Tech Stack: < insert all the languages, frameworks, etc you’d like to use >
If I provide code, highlight and explain problematic code. Also show and explain the corrected code.
Take a deep breath and think step by step.
Also, always use GPT4 and customize the above to your style and liking.
I will definitely try this out when I have time later in the day.
There is some code I would really prefer not to write that is a decent test case for this and won't expose company code to GPT. Will give feedback when I am done. Maybe you are correct.
If you really want to experiment, give Cursor a try. It’s free up to a limit, so maybe it’ll be enough for your example use case.
It handles even more complex use cases and will automatically include/patch code for you via the inbuilt LLM framework. This helps with iteration and modifications as you massage it to what you need. Plus, it’ll scan your code and find the languages/frameworks automatically.
Finally, keep in mind that the goal should not be perfect production code - that’s just Twitter AI hype. It’s about saving time and energy for you (the human) to achieve more than possible before.
I tried your prompt and the above approach and it took me about 45 minutes of putsing around to get a result I am happy to begin iteration on.
Effectively: I have an 80bit byte array representing a timestamp struct consisting of a 48 bit unsigned integer for seconds and a 32 bit unsigned integer representing nanoseconds. The byte array is big endian and the host systen is little endian.

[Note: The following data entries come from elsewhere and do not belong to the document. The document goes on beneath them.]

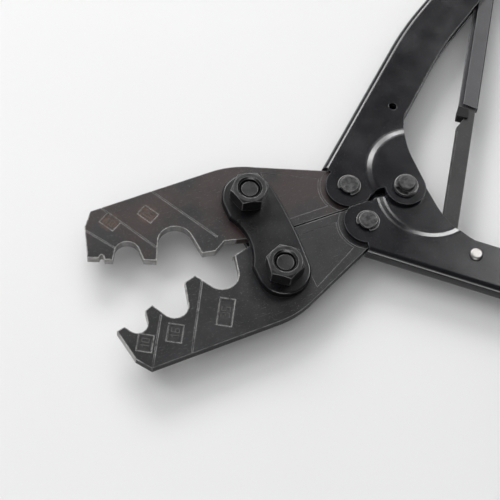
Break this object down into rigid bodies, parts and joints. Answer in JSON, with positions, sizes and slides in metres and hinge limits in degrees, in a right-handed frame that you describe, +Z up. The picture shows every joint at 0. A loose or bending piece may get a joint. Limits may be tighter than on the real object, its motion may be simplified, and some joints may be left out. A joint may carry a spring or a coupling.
{
  "type": "crimping tool",
  "caption": "Heavy hand crimping tool: nested swinging jaws between bolted link plates, lapped channel handles and a ratchet stay.",
  "frame": {"origin": "on the upper jaw pivot's axis, at the bolt head's resting face", "axes": "+X along the midline from the jaw pivots to the handles, +Y to the upper jaw's side, +Z up through the plates to the nut side"},
  "size_m": [0.373, 0.3782, 0.0272],
  "materials": {
    "link_black": "satin black",
    "fastener_black": "black oxide, worn",
    "bush_steel": "ground",
    "jaw_steel": "black oxide with bare steel nests",
    "handle_paint": "semi-gloss black",
    "pin_steel": "black oxide",
    "rivet_bright": "bright nickel",
    "bar_steel": "darkened steel",
    "sleeve_black": "satin black",
    "pawl_steel": "black oxide",
    "spring_steel": "drawn wire",
    "grip_vinyl": "textured black vinyl"
  },
  "bodies": {
    "link": {"link_plate_front": "link_black", "link_plate_back": "link_black", "upper_jaw_nut": "fastener_black", "lower_jaw_nut": "fastener_black", "upper_jaw_bolt": "fastener_black", "lower_jaw_bolt": "fastener_black", "upper_jaw_bush": "bush_steel", "lower_jaw_bush": "bush_steel"},
    "upper_jaw_body": {"upper_jaw": "jaw_steel"},
    "lower_jaw_body": {"lower_jaw": "jaw_steel"},
    "upper_handle_body": {"upper_handle": "handle_paint", "upper_grip": "grip_vinyl", "upper_arm_pin": "pin_steel", "upper_arm_clip": "pin_steel", "handle_pivot_pin": "pin_steel", "pivot_clip": "pin_steel", "pivot_washer_front": "pin_steel", "pivot_washer_back": "pin_steel", "pivot_spacer": "bush_steel", "sleeve_pin": "pin_steel"},
    "lower_handle_body": {"lower_handle": "handle_paint", "lower_grip": "grip_vinyl", "lower_arm_pin": "pin_steel", "lower_arm_clip": "pin_steel", "stay_rivet": "rivet_bright"},
    "sleeve_body": {"ratchet_sleeve": "sleeve_black", "pawl_pin": "pin_steel", "pawl_spring": "spring_steel"},
    "pawl_body": {"pawl": "pawl_steel"},
    "bar_body": {"ratchet_bar": "bar_steel"}
  },
  "joints": [
    {"name": "upper_jaw_swing", "type": "hinge", "parent": "link", "child": "upper_jaw_body", "pos_m": [0, 0, 0.0127], "axis": [0, 0, 1], "range_deg": [0, 13.8]},
    {"name": "lower_jaw_swing", "type": "hinge", "parent": "link", "child": "lower_jaw_body", "pos_m": [0, -0.042, 0.0127], "axis": [0, 0, -1], "range_deg": [0, 13.8]},
    {"name": "upper_handle_swing", "type": "hinge", "parent": "upper_jaw_body", "child": "upper_handle_body", "pos_m": [0.0488, -0.0104, 0.0127], "axis": [0, 0, -1], "range_deg": [0, 44.43]},
    {"name": "lower_handle_swing", "type": "hinge", "parent": "lower_jaw_body", "child": "lower_handle_body", "pos_m": [0.0488, -0.0316, 0.0127], "axis": [0, 0, 1], "range_deg": [0, 44.43]},
    {"name": "sleeve_swing", "type": "hinge", "parent": "upper_handle_body", "child": "sleeve_body", "pos_m": [0.17997, 0.08839, 0.0127], "axis": [0, 0, 1], "range_deg": [0, 3.99]},
    {"name": "bar_slide", "type": "slide", "parent": "sleeve_body", "child": "bar_body", "axis": [0.5707, 0.8211, 0], "range_m": [0, 0.047]},
    {"name": "pawl_lift", "type": "hinge", "parent": "sleeve_body", "child": "pawl_body", "pos_m": [0.13115, 0.0183, 0.0127], "axis": [0, 0, -1], "range_deg": [0, 8], "stiffness_Nm_per_rad": 0.01}
  ],
  "couplings": [
    {"joint": "lower_jaw_swing", "follows": "upper_jaw_swing", "ratio": 1},
    {"joint": "upper_handle_swing", "follows": "upper_jaw_swing", "ratio": 3.219},
    {"joint": "lower_handle_swing", "follows": "upper_jaw_swing", "ratio": 3.219},
    {"joint": "sleeve_swing", "follows": "upper_jaw_swing", "ratio": 0.2881},
    {"joint": "bar_slide", "follows": "upper_jaw_swing", "m_per_rad": 0.19471}
  ]
}
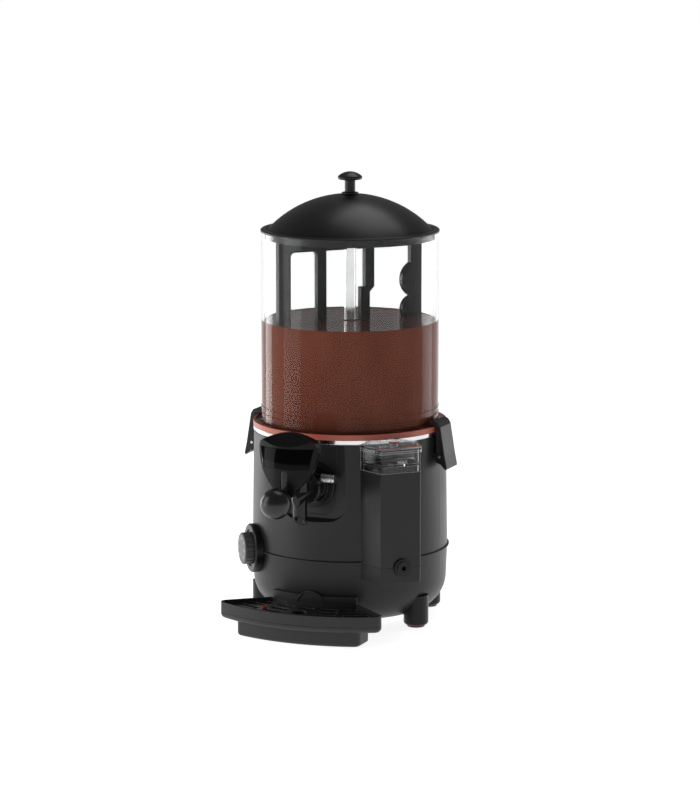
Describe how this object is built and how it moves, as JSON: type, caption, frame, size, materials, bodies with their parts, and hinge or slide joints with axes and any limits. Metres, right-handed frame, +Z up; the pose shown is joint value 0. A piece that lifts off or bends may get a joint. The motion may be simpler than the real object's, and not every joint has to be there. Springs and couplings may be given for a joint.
{
  "type": "hot chocolate dispenser",
  "caption": "Countertop hot chocolate dispenser: a clear drum with a stirrer on a round heated base, with a lever tap, a water filler, a thermostat dial and a drip tray.",
  "frame": {"origin": "on the table, on the drum's axis", "axes": "+Z up along the drum's axis, -Y towards the tap and the user, +X to the user's right"},
  "size_m": [0.2842, 0.3924, 0.58],
  "materials": {
    "housing_black": "satin",
    "glossy_black": "gloss",
    "tap_black": "satin",
    "tray_black": "satin",
    "dial_grey": "satin",
    "clear_plastic": "clear",
    "stirrer_plastic": "satin",
    "steel": "brushed",
    "polished_steel": "polished",
    "red_silicone": "satin",
    "red_plastic": "gloss",
    "pad_rubber": "matte",
    "grey_plastic": "satin"
  },
  "bodies": {
    "base": {"lower_housing": "housing_black", "upper_housing": "housing_black", "base_plate": "steel", "base_screws": "steel", "bath_pan": "steel", "heated_bowl": "polished_steel", "centre_tube": "polished_steel", "outlet_pipe": "steel", "drum": "clear_plastic", "drum_gasket": "red_silicone", "shaft_bush_lower": "grey_plastic", "shaft_bush_upper": "grey_plastic", "tap_flange": "tap_black", "tap_body": "tap_black", "tap_cover": "tap_black", "cover_screw": "steel", "label_window": "glossy_black", "lever_pin": "steel", "valve_spring": "steel", "clamp_stud": "steel", "clamp_nut": "polished_steel", "clip_pin_right": "steel", "clip_pin_left": "steel", "filler_box": "clear_plastic", "water_reservoir": "clear_plastic", "drain_ring": "tap_black", "thermostat_bezel": "tap_black", "thermostat_body": "grey_plastic", "tray_holder": "tray_black", "gear_motor": "steel", "motor_bracket": "steel", "heating_element": "steel", "terminal_block": "grey_plastic", "overheat_cutout": "grey_plastic", "switch_frame": "glossy_black", "cable_gland": "tap_black", "foot_front_left": "tap_black", "foot_front_right": "tap_black", "foot_rear_left": "tap_black", "foot_rear_right": "tap_black", "foot_pads": "pad_rubber"},
    "lid": {"lid": "housing_black", "lid_knob": "housing_black", "lid_screw": "steel"},
    "stirrer": {"drive_shaft": "steel", "stirrer": "stirrer_plastic", "stirrer_cap": "stirrer_plastic"},
    "lever": {"tap_lever": "polished_steel", "ball_knob": "glossy_black"},
    "valve": {"plunger": "grey_plastic", "plunger_seal": "red_silicone"},
    "right_clip": {"clip_right": "housing_black"},
    "left_clip": {"clip_left": "housing_black"},
    "dial": {"thermostat_knob": "dial_grey"},
    "rocker": {"switch_rocker": "glossy_black"},
    "filler_cover": {"filler_lid": "clear_plastic"},
    "plug": {"drain_plug": "tap_black"},
    "tray": {"drip_tray": "tray_black"},
    "grid": {"drip_grid": "tray_black"},
    "float": {"level_float": "red_plastic"}
  },
  "joints": [
    {"name": "lid_lift", "type": "slide", "parent": "base", "child": "lid", "axis": [0, 0, 1], "range_m": [0, 0.1]},
    {"name": "stirrer_turn", "type": "hinge", "parent": "base", "child": "stirrer", "pos_m": [0, 0, 0.25], "axis": [0, 0, 1], "continuous": true},
    {"name": "tap_lever_lift", "type": "hinge", "parent": "base", "child": "lever", "pos_m": [0, -0.144, 0.228], "axis": [-1, 0, 0], "range_deg": [0, 18], "stiffness_Nm_per_rad": 0.2, "springref_deg": -28.65},
    {"name": "valve_lift", "type": "slide", "parent": "base", "child": "valve", "axis": [0, 0, 1], "range_m": [0, 0.0058], "deforming": ["valve_spring"]},
    {"name": "right_clip_swing", "type": "hinge", "parent": "base", "child": "right_clip", "pos_m": [0.1317, 0, 0.2208], "axis": [0, 1, 0], "range_deg": [0, 20], "stiffness_Nm_per_rad": 0.5, "springref_deg": -11.46},
    {"name": "left_clip_swing", "type": "hinge", "parent": "base", "child": "left_clip", "pos_m": [-0.1317, 0, 0.2208], "axis": [0, -1, 0], "range_deg": [0, 20], "stiffness_Nm_per_rad": 0.5, "springref_deg": -11.46},
    {"name": "thermostat_turn", "type": "hinge", "parent": "base", "child": "dial", "pos_m": [0, 0, 0.0949], "axis": [-0.7771, -0.6293, 0], "range_deg": [0, 270]},
    {"name": "switch_rock", "type": "hinge", "parent": "base", "child": "rocker", "pos_m": [-0.05859, 0.11019, 0.07], "axis": [-0.8829, -0.4695, 0], "range_deg": [0, 10]},
    {"name": "filler_lid_lift", "type": "slide", "parent": "base", "child": "filler_cover", "axis": [0, 0, 1], "range_m": [0, 0.03]},
    {"name": "drain_plug_out", "type": "slide", "parent": "base", "child": "plug", "axis": [0.7254, -0.6884, 0], "range_m": [0, 0.015]},
    {"name": "drip_tray_out", "type": "slide", "parent": "base", "child": "tray", "axis": [0, -1, 0], "range_m": [0, 0.1]},
    {"name": "drip_grid_lift", "type": "slide", "parent": "tray", "child": "grid", "axis": [0, 0, 1], "range_m": [0, 0.025]},
    {"name": "level_float_rise", "type": "slide", "parent": "tray", "child": "float", "axis": [0, 0, 1], "range_m": [0, 0.006]}
  ],
  "couplings": [
    {"joint": "valve_lift", "follows": "tap_lever_lift", "m_per_rad": 0.0183}
  ]
}
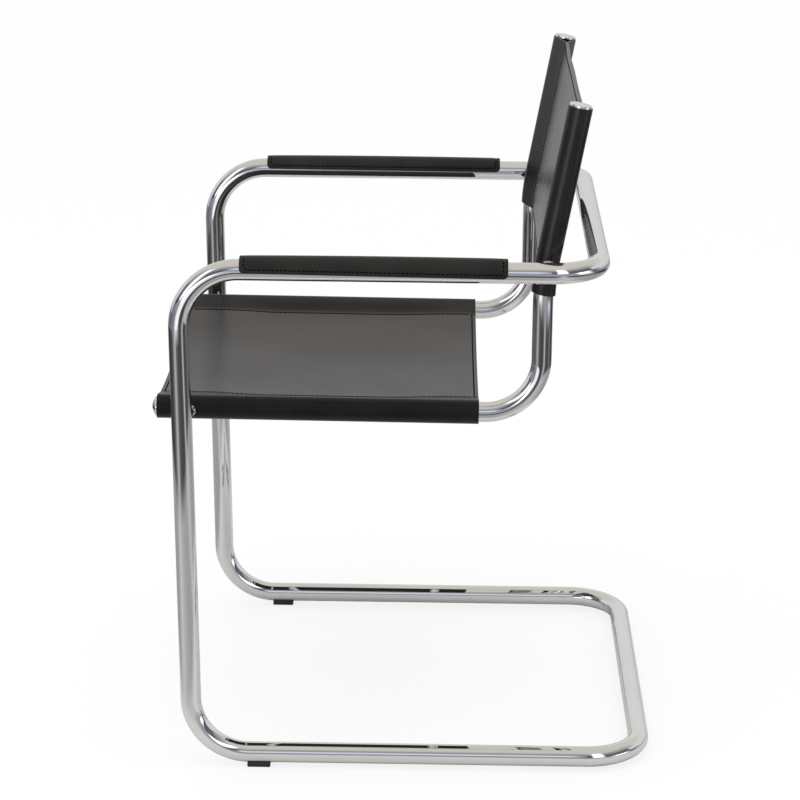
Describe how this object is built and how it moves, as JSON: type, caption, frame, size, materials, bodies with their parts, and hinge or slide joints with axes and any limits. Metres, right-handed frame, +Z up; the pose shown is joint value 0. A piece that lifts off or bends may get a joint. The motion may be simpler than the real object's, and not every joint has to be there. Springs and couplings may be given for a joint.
{
  "type": "cantilever armchair",
  "caption": "Cantilever armchair with a bent chrome tube frame, a slung black leather seat and back, and leather-covered arms.",
  "frame": {"origin": "On the floor, in the middle of the chair's width and depth.", "axes": "+Z is up, the chair faces -Y, and +X is the sitter's left."},
  "size_m": [0.573, 0.608, 0.8191],
  "materials": {
    "chrome_frame": "mirror polished chrome plate",
    "chrome_trim": "polished chrome plate",
    "plain_steel": "zinc-plated steel",
    "seat_leather": "smooth black saddle leather",
    "pad_leather": "smooth black saddle leather",
    "black_plastic": "moulded nylon"
  },
  "bodies": {
    "root": {"frame_tube_left": "chrome_frame", "seat_tube_left": "chrome_frame", "seat_tube_cap_left": "chrome_trim", "back_tube_cap_left": "chrome_trim", "leg_spacer_left": "chrome_trim", "arm_spacer_left": "chrome_trim", "arm_pad_left": "pad_leather", "arm_pad_plate_left": "black_plastic", "front_glide_left": "black_plastic", "rear_glide_left": "black_plastic", "frame_tube_right": "chrome_frame", "seat_tube_right": "chrome_frame", "seat_tube_cap_right": "chrome_trim", "back_tube_cap_right": "chrome_trim", "leg_spacer_right": "chrome_trim", "arm_spacer_right": "chrome_trim", "arm_pad_right": "pad_leather", "arm_pad_plate_right": "black_plastic", "front_glide_right": "black_plastic", "rear_glide_right": "black_plastic", "floor_joint_sleeve": "plain_steel", "arm_joint_sleeve": "plain_steel", "frame_bolts": "plain_steel", "threaded_inserts": "plain_steel", "arm_pad_screws": "plain_steel", "seat_spreader_front": "chrome_trim", "seat_spreader_rear": "chrome_trim", "seat_sling": "seat_leather", "back_sling": "seat_leather"}
  },
  "joints": []
}
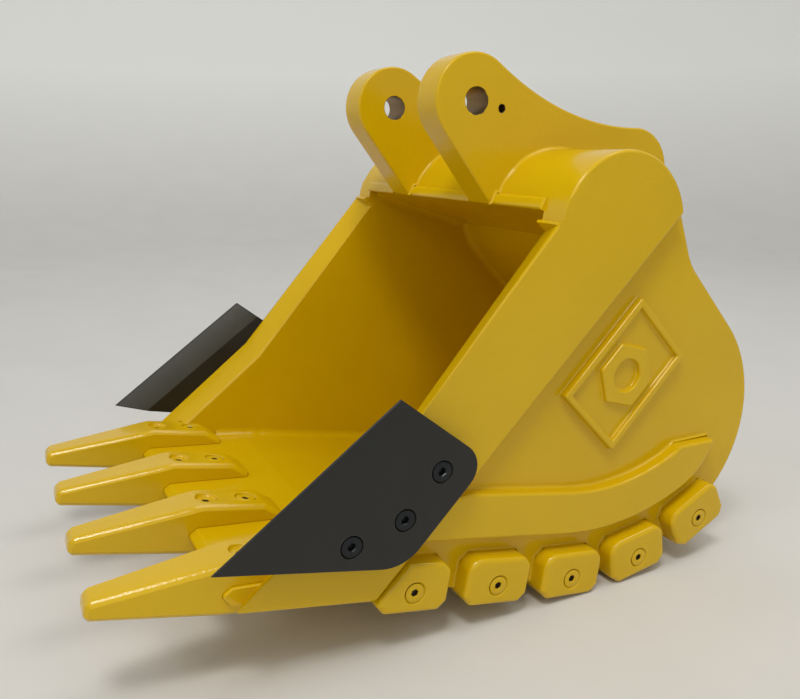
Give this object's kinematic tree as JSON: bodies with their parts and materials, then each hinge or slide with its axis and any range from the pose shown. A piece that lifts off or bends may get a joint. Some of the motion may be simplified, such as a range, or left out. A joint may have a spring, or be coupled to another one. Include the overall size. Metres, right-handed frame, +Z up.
{
  "type": "excavator bucket",
  "caption": "Open-fronted digging bucket of welded plate with hitch ears, bolt-on teeth, side cutters, side wear plates and heel shrouds.",
  "frame": {"origin": "centre of the front pin bore, midway between the two hitch ears", "axes": "+X along the pin bores, across the bucket; teeth point to -Y; +Z up, as the bucket stands on its heel shrouds"},
  "size_m": [0.182, 0.2765, 0.2082],
  "materials": {
    "yellow_enamel": "glossy yellow enamel over steel, with a light orange peel",
    "black_coating": "satin black coating over steel",
    "painted_screws": "countersunk socket screws under the same yellow enamel",
    "black_screws": "black oxide steel screws"
  },
  "bodies": {
    "root": {"side_plate_right": "yellow_enamel", "side_plate_left": "yellow_enamel", "side_bar_right": "yellow_enamel", "side_bar_left": "yellow_enamel", "wrapper": "yellow_enamel", "lip": "yellow_enamel", "top_beam_cover": "yellow_enamel", "top_beam_floor": "yellow_enamel", "ear_right": "yellow_enamel", "ear_left": "yellow_enamel", "tooth_1": "yellow_enamel", "tooth_2": "yellow_enamel", "tooth_3": "yellow_enamel", "tooth_4": "yellow_enamel", "tooth_screws": "painted_screws", "side_cutter_right": "black_coating", "side_cutter_left": "black_coating", "cutter_screws_right": "black_screws", "cutter_screws_left": "black_screws", "side_wear_plate_right": "yellow_enamel", "side_wear_plate_left": "yellow_enamel", "heel_shroud_right_1": "yellow_enamel", "heel_shroud_right_2": "yellow_enamel", "heel_shroud_right_3": "yellow_enamel", "heel_shroud_right_4": "yellow_enamel", "heel_shroud_right_5": "yellow_enamel", "heel_shroud_left_1": "yellow_enamel", "heel_shroud_left_2": "yellow_enamel", "heel_shroud_left_3": "yellow_enamel", "heel_shroud_left_4": "yellow_enamel", "heel_shroud_left_5": "yellow_enamel", "shroud_screws_right": "painted_screws", "shroud_screws_left": "painted_screws", "badge_right": "yellow_enamel", "badge_left": "yellow_enamel"}
  },
  "joints": []
}
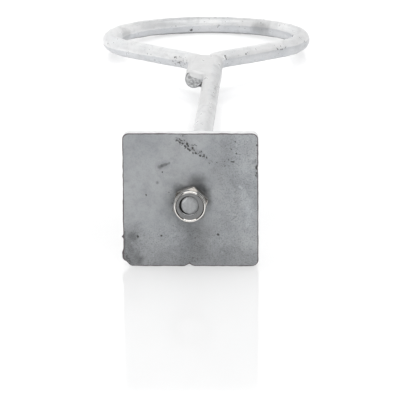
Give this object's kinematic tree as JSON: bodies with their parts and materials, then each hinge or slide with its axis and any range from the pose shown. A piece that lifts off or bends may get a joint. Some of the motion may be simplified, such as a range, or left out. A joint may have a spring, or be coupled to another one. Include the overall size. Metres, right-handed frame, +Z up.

I gave it full signatures for all functions and relevant structs and instructions on how I would want the parsing done regarding algorithmic complexity and yet it still took multiple iterations to get anything useful.
At this point it is converting to little endian during the decode then doing a check if host the system is big endian and converting back to big endian if that is true.
There is likely some easy optimisations to be done where there and I would have definitely have gotten to this point quicker had I just written the 10 lines of code this needed and would have done the optimisations where I'm pretty sure that entire operation can happen in a few instructions.
I'm not sure there isn't a buffer overflow in the vector_decode code he showed there, likewise I don't see any error checks on the code and I am not familiar with the sqlite api to even know whether errors can be propagated upwards and what error conditions would mean in that code.
This code is probably fine for a quick side project but doesn't pass my smell test for anything close to production ready code.
I definitely would want to see a lot of unit tests around the decode and encode functions with fuzzing and to be honestly that would be the bulk of the work here. That and documentation on this code. Even though he encode function looks correct at first glance.
I also don't see an easy way to actually unit test this code as it is without actually running it through sqlite which outs a lot of dependencies on the unit test.
I would either need to spend a lot more time massaging gpt to get this to a point where I would be fine shipping the code or you know just write it myself.